Task statement: Without altering anything, repeat each of the records.

Input records:
- - - - - - -
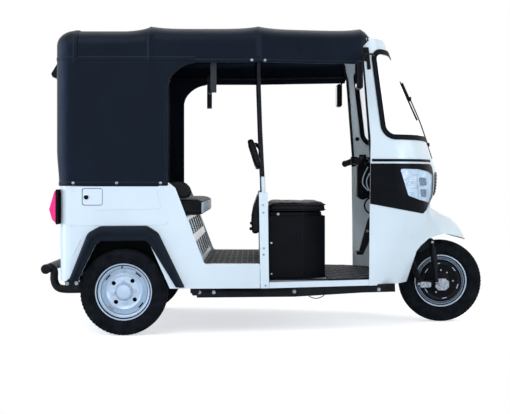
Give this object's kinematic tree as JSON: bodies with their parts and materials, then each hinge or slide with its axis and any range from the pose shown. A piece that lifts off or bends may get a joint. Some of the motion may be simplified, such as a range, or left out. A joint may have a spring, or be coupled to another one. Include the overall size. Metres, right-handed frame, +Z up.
{
  "type": "passenger motor tricycle",
  "caption": "Three-wheeled passenger auto rickshaw: white open-sided body, black soft top on a tube frame, single steered front wheel, driver's seat in front and a bench behind.",
  "frame": {"origin": "on the ground, under the middle of the bounding box", "axes": "+X forwards, +Y to the vehicle's left, +Z up"},
  "size_m": [2.744, 1.33, 1.825],
  "materials": {
    "white_paint": "gloss",
    "black_plastic": "satin",
    "black_steel": "satin",
    "soft_top_vinyl": "semi-gloss coated fabric",
    "seat_vinyl": "imitation leather, satin",
    "tyre_rubber": "matt",
    "silver_steel": "silver paint",
    "glass": "clear",
    "lamp_glass": "clear over a bright bowl",
    "red_lens": "glossy red-pink lens",
    "deck_rubber": "ribbed",
    "cast_alloy": "as cast"
  },
  "bodies": {
    "chassis": {"armrest_left": "seat_vinyl", "armrest_right": "seat_vinyl", "black_band": "black_plastic", "body_shell": "white_paint", "brake_pedal": "black_steel", "canopy_roof": "soft_top_vinyl", "canopy_wrap": "soft_top_vinyl", "chassis_frame": "black_steel", "dashboard": "black_plastic", "driver_backrest": "seat_vinyl", "driver_headrest": "seat_vinyl", "driver_seat_box": "black_plastic", "engine": "cast_alloy", "front_floor": "white_paint", "front_mat": "deck_rubber", "fuel_tank": "black_steel", "headlamp_left": "lamp_glass", "headlamp_right": "lamp_glass", "leaf_spring_left": "black_steel", "leaf_spring_right": "black_steel", "lower_cowl": "white_paint", "mirror_left": "black_plastic", "mirror_right": "black_plastic", "partition_frame": "black_steel", "rear_axle": "black_steel", "rear_bumper": "black_steel", "rear_floor": "deck_rubber", "rear_seat_back": "seat_vinyl", "rear_seat_cushion": "seat_vinyl", "rear_visor": "soft_top_vinyl", "rear_window": "glass", "roof_frame": "black_steel", "seat_base": "white_paint", "side_post_left": "white_paint", "side_post_right": "white_paint", "tail_lamp_left": "red_lens", "tail_lamp_right": "red_lens", "toe_board": "white_paint", "upper_cowl": "white_paint", "wheel_flare_left": "black_plastic", "wheel_flare_right": "black_plastic", "wheelhouse_left": "black_steel", "wheelhouse_right": "black_steel", "windscreen": "glass", "windscreen_seal": "black_plastic", "wiper": "black_steel"},
    "steering": {"fork": "black_steel", "handlebar": "black_plastic"},
    "front_wheel": {"front_tyre": "tyre_rubber", "front_rim": "silver_steel"},
    "rear_wheel_left": {"rear_tyre_left": "tyre_rubber", "rear_rim_left": "silver_steel"},
    "rear_wheel_right": {"rear_tyre_right": "tyre_rubber", "rear_rim_right": "silver_steel"},
    "fuel_door": {"fuel_door": "white_paint"},
    "rear_hatch": {"rear_hatch": "white_paint"},
    "driver_seat": {"driver_cushion": "seat_vinyl"}
  },
  "joints": [
    {"name": "steering_turn", "type": "hinge", "parent": "chassis", "child": "steering", "pos_m": [1.022, 0, 0.262], "axis": [-0.4617, 0, 0.887], "range_deg": [-35, 35]},
    {"name": "front_wheel_spin", "type": "hinge", "parent": "steering", "child": "front_wheel", "pos_m": [1.11, 0, 0.262], "axis": [0, 1, 0], "continuous": true},
    {"name": "rear_wheel_left_spin", "type": "hinge", "parent": "chassis", "child": "rear_wheel_left", "pos_m": [-0.845, 0.53, 0.254], "axis": [0, 1, 0], "continuous": true},
    {"name": "rear_wheel_right_spin", "type": "hinge", "parent": "chassis", "child": "rear_wheel_right", "pos_m": [-0.845, -0.53, 0.254], "axis": [0, 1, 0], "continuous": true},
    {"name": "fuel_door_hinge", "type": "hinge", "parent": "chassis", "child": "fuel_door", "pos_m": [-0.9623, -0.62, 0.808], "axis": [0, 0, 1], "range_deg": [0, 100]},
    {"name": "rear_hatch_hinge", "type": "hinge", "parent": "chassis", "child": "rear_hatch", "pos_m": [-1.22, 0, 0.8217], "axis": [0, 1, 0], "range_deg": [0, 80]},
    {"name": "driver_seat_hinge", "type": "hinge", "parent": "chassis", "child": "driver_seat", "pos_m": [0.004, 0, 0.775], "axis": [0, -1, 0], "range_deg": [0, 75]}
  ]
}
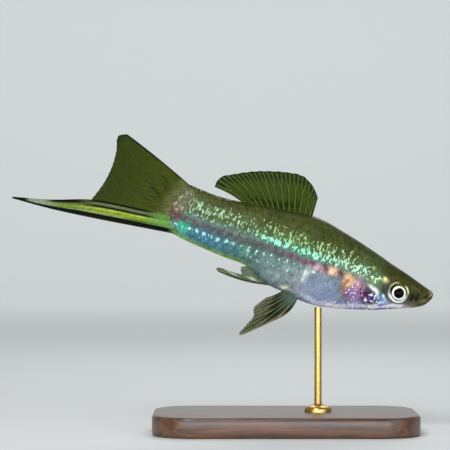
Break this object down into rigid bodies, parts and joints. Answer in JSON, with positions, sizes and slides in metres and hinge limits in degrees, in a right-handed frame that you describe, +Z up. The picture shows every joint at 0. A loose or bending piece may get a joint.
- - - - - - -
Answer for the task:
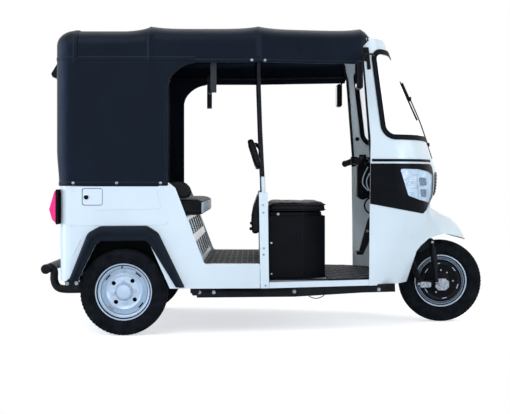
Give this object's kinematic tree as JSON: bodies with their parts and materials, then each hinge or slide with its axis and any range from the pose shown. A piece that lifts off or bends may get a joint. Some of the motion may be simplified, such as a range, or left out. A joint may have a spring, or be coupled to another one. Include the overall size. Metres, right-handed frame, +Z up.
{
  "type": "passenger motor tricycle",
  "caption": "Three-wheeled passenger auto rickshaw: white open-sided body, black soft top on a tube frame, single steered front wheel, driver's seat in front and a bench behind.",
  "frame": {"origin": "on the ground, under the middle of the bounding box", "axes": "+X forwards, +Y to the vehicle's left, +Z up"},
  "size_m": [2.744, 1.33, 1.825],
  "materials": {
    "white_paint": "gloss",
    "black_plastic": "satin",
    "black_steel": "satin",
    "soft_top_vinyl": "semi-gloss coated fabric",
    "seat_vinyl": "imitation leather, satin",
    "tyre_rubber": "matt",
    "silver_steel": "silver paint",
    "glass": "clear",
    "lamp_glass": "clear over a bright bowl",
    "red_lens": "glossy red-pink lens",
    "deck_rubber": "ribbed",
    "cast_alloy": "as cast"
  },
  "bodies": {
    "chassis": {"armrest_left": "seat_vinyl", "armrest_right": "seat_vinyl", "black_band": "black_plastic", "body_shell": "white_paint", "brake_pedal": "black_steel", "canopy_roof": "soft_top_vinyl", "canopy_wrap": "soft_top_vinyl", "chassis_frame": "black_steel", "dashboard": "black_plastic", "driver_backrest": "seat_vinyl", "driver_headrest": "seat_vinyl", "driver_seat_box": "black_plastic", "engine": "cast_alloy", "front_floor": "white_paint", "front_mat": "deck_rubber", "fuel_tank": "black_steel", "headlamp_left": "lamp_glass", "headlamp_right": "lamp_glass", "leaf_spring_left": "black_steel", "leaf_spring_right": "black_steel", "lower_cowl": "white_paint", "mirror_left": "black_plastic", "mirror_right": "black_plastic", "partition_frame": "black_steel", "rear_axle": "black_steel", "rear_bumper": "black_steel", "rear_floor": "deck_rubber", "rear_seat_back": "seat_vinyl", "rear_seat_cushion": "seat_vinyl", "rear_visor": "soft_top_vinyl", "rear_window": "glass", "roof_frame": "black_steel", "seat_base": "white_paint", "side_post_left": "white_paint", "side_post_right": "white_paint", "tail_lamp_left": "red_lens", "tail_lamp_right": "red_lens", "toe_board": "white_paint", "upper_cowl": "white_paint", "wheel_flare_left": "black_plastic", "wheel_flare_right": "black_plastic", "wheelhouse_left": "black_steel", "wheelhouse_right": "black_steel", "windscreen": "glass", "windscreen_seal": "black_plastic", "wiper": "black_steel"},
    "steering": {"fork": "black_steel", "handlebar": "black_plastic"},
    "front_wheel": {"front_tyre": "tyre_rubber", "front_rim": "silver_steel"},
    "rear_wheel_left": {"rear_tyre_left": "tyre_rubber", "rear_rim_left": "silver_steel"},
    "rear_wheel_right": {"rear_tyre_right": "tyre_rubber", "rear_rim_right": "silver_steel"},
    "fuel_door": {"fuel_door": "white_paint"},
    "rear_hatch": {"rear_hatch": "white_paint"},
    "driver_seat": {"driver_cushion": "seat_vinyl"}
  },
  "joints": [
    {"name": "steering_turn", "type": "hinge", "parent": "chassis", "child": "steering", "pos_m": [1.022, 0, 0.262], "axis": [-0.4617, 0, 0.887], "range_deg": [-35, 35]},
    {"name": "front_wheel_spin", "type": "hinge", "parent": "steering", "child": "front_wheel", "pos_m": [1.11, 0, 0.262], "axis": [0, 1, 0], "continuous": true},
    {"name": "rear_wheel_left_spin", "type": "hinge", "parent": "chassis", "child": "rear_wheel_left", "pos_m": [-0.845, 0.53, 0.254], "axis": [0, 1, 0], "continuous": true},
    {"name": "rear_wheel_right_spin", "type": "hinge", "parent": "chassis", "child": "rear_wheel_right", "pos_m": [-0.845, -0.53, 0.254], "axis": [0, 1, 0], "continuous": true},
    {"name": "fuel_door_hinge", "type": "hinge", "parent": "chassis", "child": "fuel_door", "pos_m": [-0.9623, -0.62, 0.808], "axis": [0, 0, 1], "range_deg": [0, 100]},
    {"name": "rear_hatch_hinge", "type": "hinge", "parent": "chassis", "child": "rear_hatch", "pos_m": [-1.22, 0, 0.8217], "axis": [0, 1, 0], "range_deg": [0, 80]},
    {"name": "driver_seat_hinge", "type": "hinge", "parent": "chassis", "child": "driver_seat", "pos_m": [0.004, 0, 0.775], "axis": [0, -1, 0], "range_deg": [0, 75]}
  ]
}
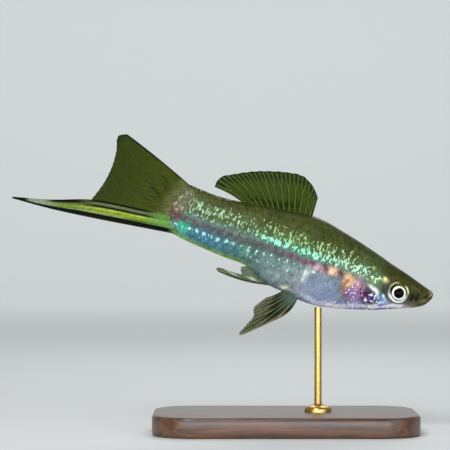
Break this object down into rigid bodies, parts and joints. Answer in JSON, with positions, sizes and slides in metres and hinge limits in degrees, in a right-handed frame that you describe, +Z up. The picture shows every joint at 0. A loose or bending piece may get a joint.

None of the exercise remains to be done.